Despite the supposedly lower error margins (due to the increase in the number of polling stations), we observed that eight out of the 31 electoral divisions in the 2020 GE have their actual vote proportions lying outside of the sample count error margin (outside of ±1.96 SD). To investigate this anomaly, we plotted the scaled errors, given by (actual - sample count proportions) divided by the SD. Out of the eight “outlying” electoral divisions, six of them were skewed towards negative values, indicating that the sample count overestimated the majority vote proportion. Notably, for the remaining two positive-value “outlying” electoral divisions, one of it was won by the opposition party. Overall, this suggests that the sample count estimates are somewhat biased towards the ruling party i.e. it tends to overestimate the ruling party’s vote proportion. One possible explanation is that the sample count process is not entirely random. Due to COVID-19, the Elections Department Singapore has prescribed timebands for voters to stagger the flow of voters into polling stations. This staggering of voters could have decreased the randomness of the order in which votes were cast and possibly affected the randomness of the sample count.

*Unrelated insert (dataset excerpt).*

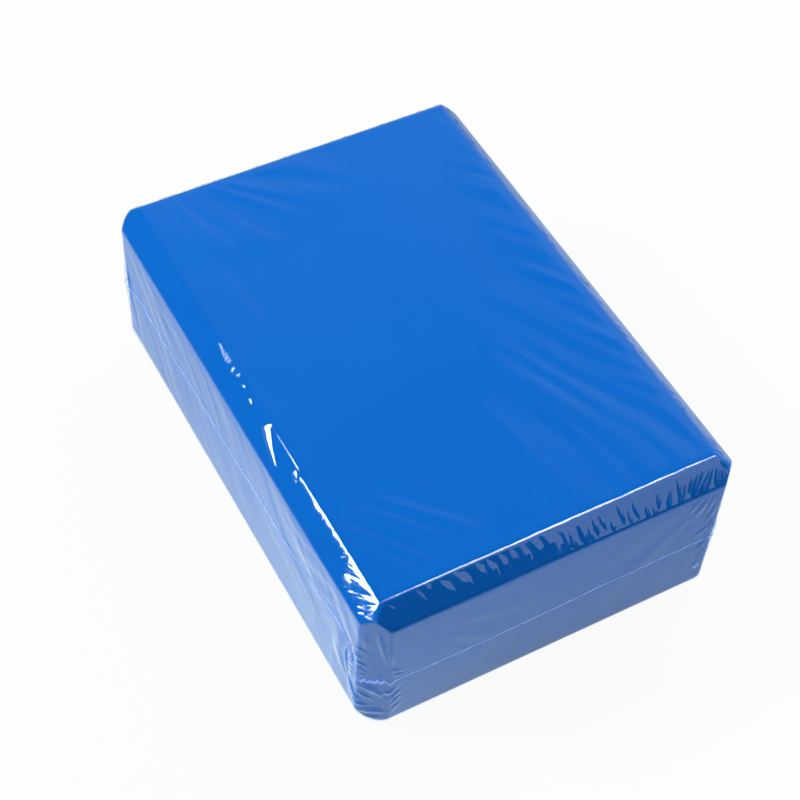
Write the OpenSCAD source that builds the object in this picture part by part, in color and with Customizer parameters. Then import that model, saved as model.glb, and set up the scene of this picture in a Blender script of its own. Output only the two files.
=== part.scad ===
// Exercise block of closed-cell foam, sealed in clear shrink film.
//
// The block is one piece of foam, with the same flat chamfer on all twelve edges. The film is
// one closed skin round it. A thin weld runs round the two ends and the left side at half
// height, the film is folded over along the right side, and it bunches up where it turns the
// four upright corners.
//
// Origin: middle of the footprint, on the surface that the block lies on.
// Axes: +X across the width, +Y along the length, +Z up.

/* [Foam block] */
// Length of the block
block_length = 220; // [160:1:280]
// Width of the block
block_width = 152; // [100:1:200]
// Height of the block
block_height = 76; // [58:1:110]
// Size of the chamfer, measured along each face that it cuts
chamfer = 8; // [4:0.5:12]

/* [Shrink film] */
// Thickness of the film
film_wall = 0.05; // [0.03:0.01:0.2]
// Air between the film and the foam
film_gap = 0.1; // [0.05:0.05:0.5]

/* [Weld] */
// Distance of the weld above half height
weld_offset = 0; // [-8:1:8]
// Height of the weld's bead
weld_height = 0.8; // [0.4:0.1:2]
// How far the bead stands out from the film
weld_proud = 0.4; // [0.2:0.1:0.6]

/* [Corner bunches] */
// Height of the bunched film at each upright corner
bunch_height = 26; // [10:1:30]
// How far the bunched film stands out from the corner, at most
bunch_proud = 1.2; // [0.8:0.1:2.5]
// Smooth film left on each side of the bunch, on the corner's chamfer
bunch_margin = 0.6; // [0.4:0.1:1.5]

/* [Hidden] */
$fn = 180;

// Distance from the foam to the outside of the film
film_reach = film_gap + film_wall;
weld_z = film_reach + block_height / 2 + weld_offset;
// Middle of the film's chamfer at an upright corner
corner_x = block_width / 2 + film_reach - skin_chamfer(film_reach) / 2;
corner_y = block_length / 2 + film_reach - skin_chamfer(film_reach) / 2;
// Depth to which a bunch is sunk below the film's face before the inside is cleared
bunch_root = 1;

// A chamfer's length along each face, on a skin that stands off the foam by reach: the
// slanted plane moves out by the same distance as the flat ones.
function skin_chamfer(reach) = chamfer + reach * (2 - sqrt(2));

// Rectangle centred on the origin, with its four corners cut at 45 degrees.
module cut_rectangle(size_x, size_y, cut)
{
    x = size_x / 2;
    y = size_y / 2;
    polygon([
        [x - cut, -y], [x, -y + cut], [x, y - cut], [x - cut, y],
        [-x + cut, y], [-x, y - cut], [-x, -y + cut], [-x + cut, -y],
    ]);
}

// Foam block's form, grown by reach on every face, with its middle at the origin. Three
// bars, one along each axis, cut each other's edges.
module block_form(reach)
{
    size_x = block_width + 2 * reach;
    size_y = block_length + 2 * reach;
    size_z = block_height + 2 * reach;
    cut = skin_chamfer(reach);
    intersection() {
        linear_extrude(size_z, center = true)
            cut_rectangle(size_x, size_y, cut);
        rotate([90, 0, 0])
            linear_extrude(size_y, center = true)
                cut_rectangle(size_x, size_z, cut);
        rotate([90, 0, 90])
            linear_extrude(size_x, center = true)
                cut_rectangle(size_y, size_z, cut);
    }
}

// Bead of the weld: a band round the block. It is left out along the folded right side, and
// its two ends lie in the bunched film of the right corners.
module weld_bead()
{
    reach = film_reach + weld_proud;
    difference() {
        linear_extrude(weld_height, center = true)
            cut_rectangle(block_width + 2 * reach, block_length + 2 * reach, skin_chamfer(reach));
        translate([corner_x, -block_length, -weld_height])
            cube([block_width, 2 * block_length, 2 * weld_height]);
    }
}

// Bunched film on the chamfer of the upright corner towards +X and -Y: the slice of a lying
// cylinder that crosses the film's face bunch_height apart and rises bunch_proud above it.
module corner_bunch()
{
    radius = (pow(bunch_height / 2, 2) + pow(bunch_proud, 2)) / (2 * bunch_proud);
    bunch_width = skin_chamfer(film_reach) * sqrt(2) - 2 * bunch_margin;
    translate([corner_x, -corner_y, 0])
        rotate([0, 0, -45])
            intersection() {
                translate([bunch_proud - radius, 0, 0])
                    rotate([90, 0, 0])
                        cylinder(r = radius, h = bunch_width, center = true);
                translate([-bunch_root, -bunch_width / 2, -radius])
                    cube([bunch_root + 2 * bunch_proud, bunch_width, 2 * radius]);
            }
}

module corner_bunches()
{
    for (side_x = [0, 1], side_y = [0, 1])
        mirror([side_x, 0, 0])
            mirror([0, side_y, 0])
                corner_bunch();
}

module foam_block()
{
    color([0.08, 0.42, 0.80])
        translate([0, 0, film_reach + block_height / 2])
            block_form(0);
}

module shrink_film()
{
    middle_z = film_reach + block_height / 2;
    color([0.86, 0.91, 0.97, 0.3])
        difference() {
            union() {
                translate([0, 0, middle_z])
                    block_form(film_reach);
                translate([0, 0, weld_z]) {
                    weld_bead();
                    corner_bunches();
                }
            }
            translate([0, 0, middle_z])
                block_form(film_gap);
        }
}

foam_block();
shrink_film();
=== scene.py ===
"""Foam exercise block, sealed in clear shrink film.

Every size is worked out in millimetres, in the row's frame, and becomes metres when a mesh is
filled. The foam and the film share one form: six flat faces and twelve chamfers, blended by a
soft maximum, so that the edges between them are slightly round.
"""

import math

import bpy
import numpy as np
from mathutils import Matrix, Quaternion, Vector


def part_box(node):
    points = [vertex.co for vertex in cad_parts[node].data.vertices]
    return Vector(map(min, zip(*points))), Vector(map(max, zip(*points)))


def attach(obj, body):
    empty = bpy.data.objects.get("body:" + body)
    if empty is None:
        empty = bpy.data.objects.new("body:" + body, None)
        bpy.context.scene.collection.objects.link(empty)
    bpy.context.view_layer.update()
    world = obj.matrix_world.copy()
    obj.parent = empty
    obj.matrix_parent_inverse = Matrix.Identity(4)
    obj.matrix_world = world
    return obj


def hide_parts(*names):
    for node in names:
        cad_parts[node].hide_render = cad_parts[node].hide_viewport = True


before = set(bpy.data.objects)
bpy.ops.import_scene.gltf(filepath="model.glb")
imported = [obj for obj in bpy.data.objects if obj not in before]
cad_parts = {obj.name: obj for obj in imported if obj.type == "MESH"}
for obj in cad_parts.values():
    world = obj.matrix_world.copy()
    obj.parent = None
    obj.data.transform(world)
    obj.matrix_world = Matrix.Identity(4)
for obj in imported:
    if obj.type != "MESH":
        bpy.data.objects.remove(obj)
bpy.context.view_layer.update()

bl_info = {
    "name": "Shrink-wrapped foam block",
    "version": (1, 0, 0),
    "blender": (4, 5, 0),
    "location": "View3D > Sidebar > Foam block",
    "description": "Builds a foam exercise block in clear shrink film, with its stage",
    "category": "Object",
}

MM = 0.001
FOAM_LOW, FOAM_HIGH = (np.array(corner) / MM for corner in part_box("foam_block"))
FILM_HIGH = np.array(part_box("shrink_film")[1]) / MM


def chamfer_of(node):
    """A chamfered block's chamfer in mm: how far its top face stays back from its side."""
    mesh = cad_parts[node].data
    points = np.empty(len(mesh.vertices) * 3)
    mesh.vertices.foreach_get("co", points)
    points = points.reshape(-1, 3) / MM
    top = points[points[:, 2] > points[:, 2].max() - 0.01]
    return float(points[:, 0].max() - top[:, 0].max())


def linear(hex_colour):
    """sRGB hex colour to linear RGBA: each channel by the sRGB curve, alpha 1."""
    channels = [int(hex_colour[i : i + 2], 16) / 255 for i in (1, 3, 5)]
    curve = [c / 12.92 if c <= 0.04045 else ((c + 0.055) / 1.055) ** 2.4 for c in channels]
    return (*curve, 1.0)


# ------------------------------------------------------------------ sizes and colours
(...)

Distribution of scaled error in the sample count estimates for 2020 GE. Here, we defined the scaled error to be the (actual - sample count proportions) divided by the SD. Notably, the scaled errors are skewed towards negative values and do not follow a normal distribution (black line).

Figure 5: Distribution of scaled error in the sample count estimates for 2020 GE. Here, we defined the scaled error to be the (actual - sample count proportions) divided by the SD. Notably, the scaled errors are skewed towards negative values and do not follow a normal distribution (black line).

For the numerically inclined, the actual numbers for 2020 GE are presented below:

Concluding Remarks

In conclusion, hopefully I have brought about a better understanding of the sample count process and error of margin involved in the estimates. It is also amazing to point out that we are able to make rather accurate estimates of the population proportion with a relatively small number of samples.